As my admiration for Backe the man grew, my disdain for Backe the coach kept pace. It is true that Backe had the misfortune to be mixed up with the front-office chaos that masqueraded as management at the Red Bulls. Even so, he must bear his share of blame for the constant muddle of player signings, virtually all of them involving such ordinary players. The procession of ineffectual Scandinavians, the increasing emphasis on physical, high work-rate players, left no doubt that Backe was not the slightest bit interested in the beautiful game.
Backe never seemed much attracted by the subtleties of soccer. He had, actually, hinted at his preference for a no-frills game at his very first press conference in 2010, when he told us that “too much possession can be boring.” His descriptions of players and of games were always strong on the physical and the tactical aspects. There was not much room in his version of soccer for artistry.
The nadir came with the sudden signing, and the almost immediate trading, of Dwayne De Rosario. One of the best players in MLS had been hastily unloaded to make room -- we were told -- for salary money for a totally ordinary goalkeeper who arrived from Germany commanding a DP’s salary.
Even worse, De Rosario’s nominal replacement in the deal with D.C. United was Dax McCarty. Could Backe really believe that the Red Bulls were going to get anywhere by replacing the sheer class of De Rosario with the souped-up college banalities of McCarty?
I protested to Backe. His eyes lit up at my mention of McCarty -- “What a player!” he exclaimed. Eh? Yet again, I was left wondering whether the answer was for real -- I mean, he couldn’t be serious, could he? -- or whether Backe’s beaming smile contained a taunting wink.
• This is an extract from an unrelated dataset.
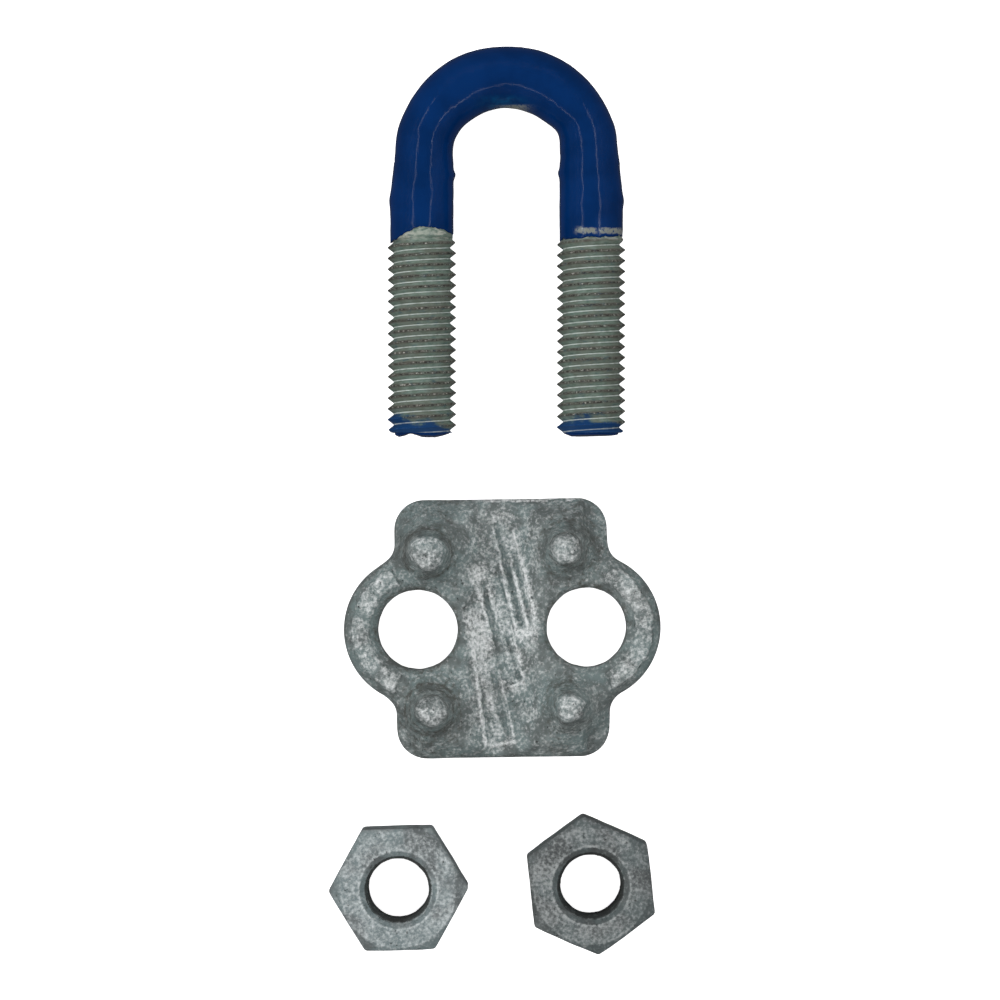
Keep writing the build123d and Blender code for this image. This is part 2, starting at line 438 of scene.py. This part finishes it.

A couple of DPs arrived, Rafa Marquez and Thierry Henry, who never lived up to their billing. At the beginning of this year, there was much talk of adding a third DP. The names of many top players were mentioned. Time crept on, no signing was made, until -- out of the blue -- came the news that Tim Cahill had been signed. One name that had never been mentioned. The sudden, opportunistic signing of yet another overtly physical player. How much thought had gone into this deal? This was going to end in tears.
The three DPs had little impact. The character-less, style-less Bulls struggled to make the playoffs with their hopelessly inconsistent performances. And Backe continued to baffle with his eccentric lineups and substitutions. No one would have put their money on this team.
Even when hurricane Sandy handed the Bulls the advantage of staging the second game against D.C. United, things didn’t work out. It wasn’t just that the Bulls got beaten in their own stadium, it was the manner in which its own players -- its DPs in particular -- made the crucial errors. Henry -- closely followed by Cahill -- led the brainless charge of encroaching players that forced the penalty-kick retake and the failure to score. Marquez then got himself red-carded for a deplorable tackle in midfield.
I shall not miss Backe’s teams and their higgledy-piggledy soccer -- it corresponded, more or less, to Rossini’s description of Wagner’s music: “lovely moments but awful quarters of an hour.”
But I shall miss the ever-friendly Backe and his admirable dignity. He came over as a thoroughly decent human being, whose even-tempered courtesy I shall not forget -- the smiling man who always gave quick and clean answers, who never dodged a question, who never dissembled ... even if he did leave me wondering at times whether I was getting the full meaning of his answers. Good luck Hans, wherever you’re headed.